Exercise task:
Using the data below, repeat all of it precisely.
↓↓↓
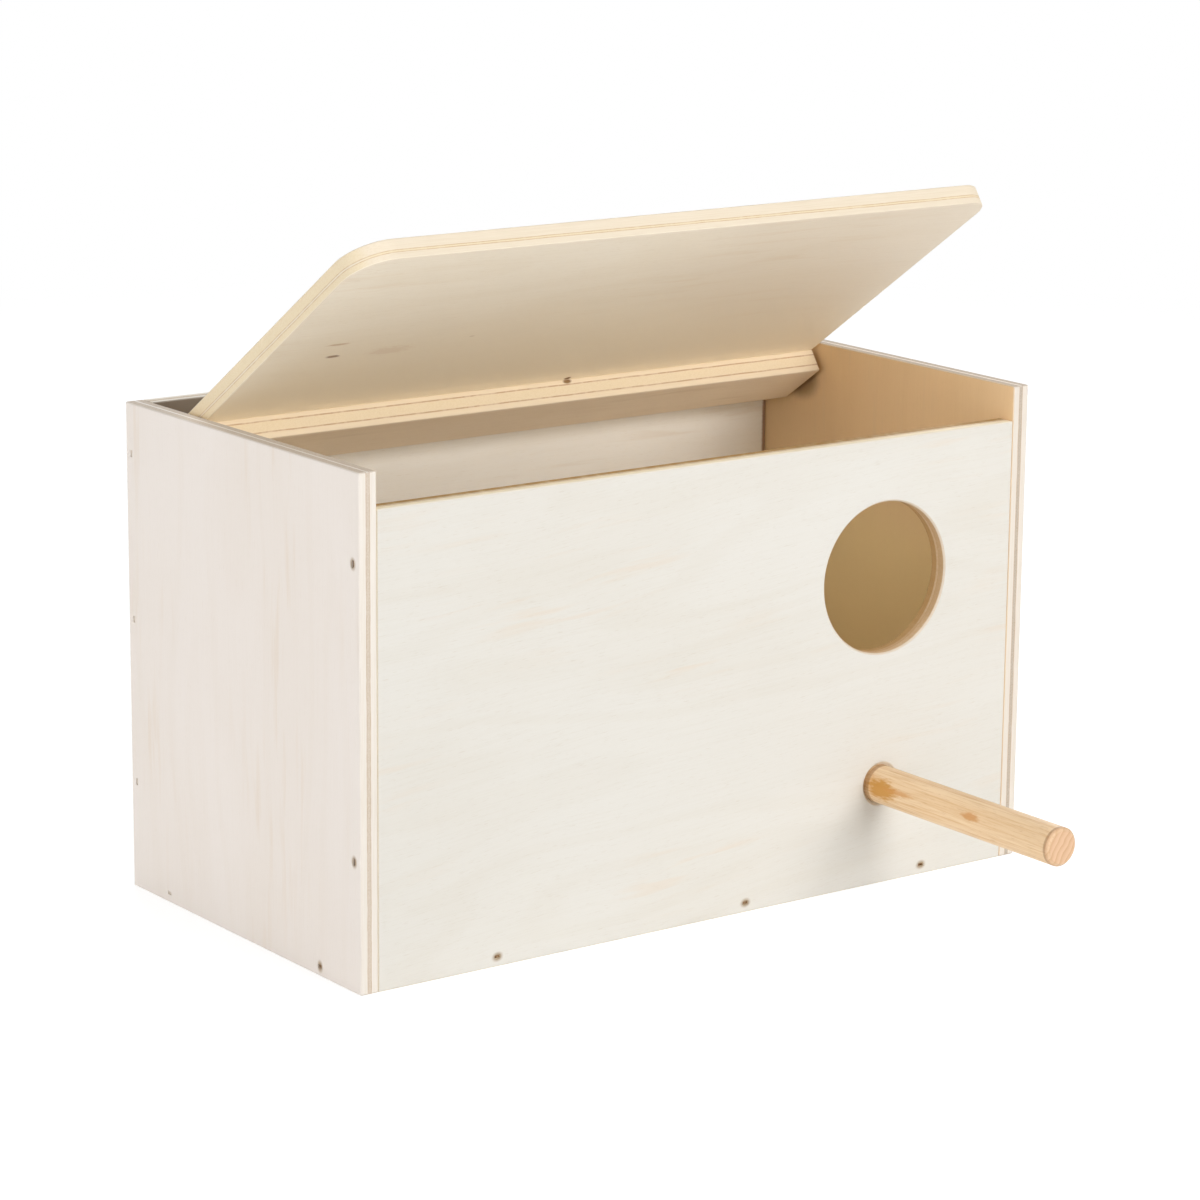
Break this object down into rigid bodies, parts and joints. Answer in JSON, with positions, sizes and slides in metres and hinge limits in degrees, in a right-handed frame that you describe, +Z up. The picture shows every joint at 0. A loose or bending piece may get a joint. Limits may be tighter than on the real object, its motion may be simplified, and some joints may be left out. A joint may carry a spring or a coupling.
{
  "type": "nest box",
  "caption": "Plywood nest box for small cage birds with a round entrance, a dowel perch and a lid that swings on wire pins.",
  "frame": {"origin": "middle of the box's footprint, on the surface it stands on; the perch and the lid's front edge stand out in front of that footprint", "axes": "+Z up, -Y towards the front with the entrance and the perch, +X to the right as one faces the front"},
  "size_m": [0.25, 0.2146, 0.216],
  "materials": {
    "left_side_plywood": "bare, fine sanded",
    "right_side_plywood": "bare, fine sanded",
    "front_plywood": "bare, fine sanded",
    "back_plywood": "bare, fine sanded",
    "floor_plywood": "bare, fine sanded",
    "perch_wood": "bare, turned smooth",
    "lid_plywood": "bare, fine sanded",
    "batten_plywood": "bare, sawn",
    "pin_steel": "plain drawn wire",
    "brad_steel": "plain drawn wire, dull"
  },
  "bodies": {
    "box": {"left_side_panel": "left_side_plywood", "right_side_panel": "right_side_plywood", "front_panel": "front_plywood", "back_panel": "back_plywood", "floor_panel": "floor_plywood", "perch_dowel": "perch_wood", "left_side_brads": "brad_steel", "right_side_brads": "brad_steel", "front_brads": "brad_steel", "back_brads": "brad_steel"},
    "lid": {"lid_board": "lid_plywood", "lid_batten": "batten_plywood", "left_hinge_pin": "pin_steel", "right_hinge_pin": "pin_steel", "lid_brads": "brad_steel"}
  },
  "joints": [
    {"name": "lid_hinge", "type": "hinge", "parent": "box", "child": "lid", "pos_m": [0, 0.04395, 0.1389], "axis": [-1, 0, 0], "range_deg": [-34.3, 72.6]}
  ]
}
↑↑↑
Written reply:
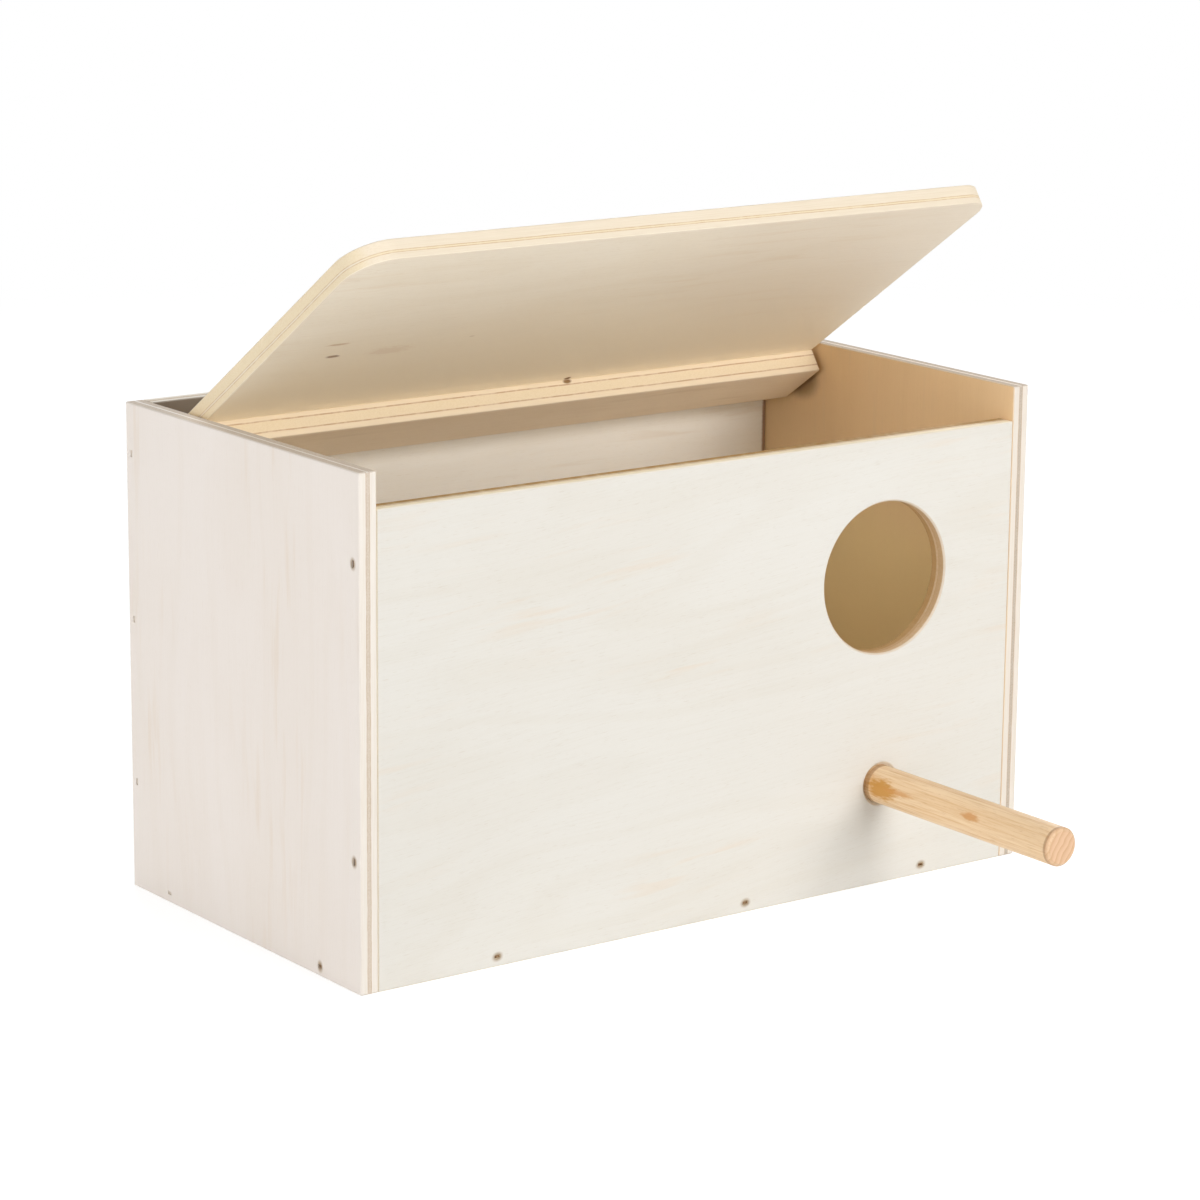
Break this object down into rigid bodies, parts and joints. Answer in JSON, with positions, sizes and slides in metres and hinge limits in degrees, in a right-handed frame that you describe, +Z up. The picture shows every joint at 0. A loose or bending piece may get a joint. Limits may be tighter than on the real object, its motion may be simplified, and some joints may be left out. A joint may carry a spring or a coupling.
{
  "type": "nest box",
  "caption": "Plywood nest box for small cage birds with a round entrance, a dowel perch and a lid that swings on wire pins.",
  "frame": {"origin": "middle of the box's footprint, on the surface it stands on; the perch and the lid's front edge stand out in front of that footprint", "axes": "+Z up, -Y towards the front with the entrance and the perch, +X to the right as one faces the front"},
  "size_m": [0.25, 0.2146, 0.216],
  "materials": {
    "left_side_plywood": "bare, fine sanded",
    "right_side_plywood": "bare, fine sanded",
    "front_plywood": "bare, fine sanded",
    "back_plywood": "bare, fine sanded",
    "floor_plywood": "bare, fine sanded",
    "perch_wood": "bare, turned smooth",
    "lid_plywood": "bare, fine sanded",
    "batten_plywood": "bare, sawn",
    "pin_steel": "plain drawn wire",
    "brad_steel": "plain drawn wire, dull"
  },
  "bodies": {
    "box": {"left_side_panel": "left_side_plywood", "right_side_panel": "right_side_plywood", "front_panel": "front_plywood", "back_panel": "back_plywood", "floor_panel": "floor_plywood", "perch_dowel": "perch_wood", "left_side_brads": "brad_steel", "right_side_brads": "brad_steel", "front_brads": "brad_steel", "back_brads": "brad_steel"},
    "lid": {"lid_board": "lid_plywood", "lid_batten": "batten_plywood", "left_hinge_pin": "pin_steel", "right_hinge_pin": "pin_steel", "lid_brads": "brad_steel"}
  },
  "joints": [
    {"name": "lid_hinge", "type": "hinge", "parent": "box", "child": "lid", "pos_m": [0, 0.04395, 0.1389], "axis": [-1, 0, 0], "range_deg": [-34.3, 72.6]}
  ]
}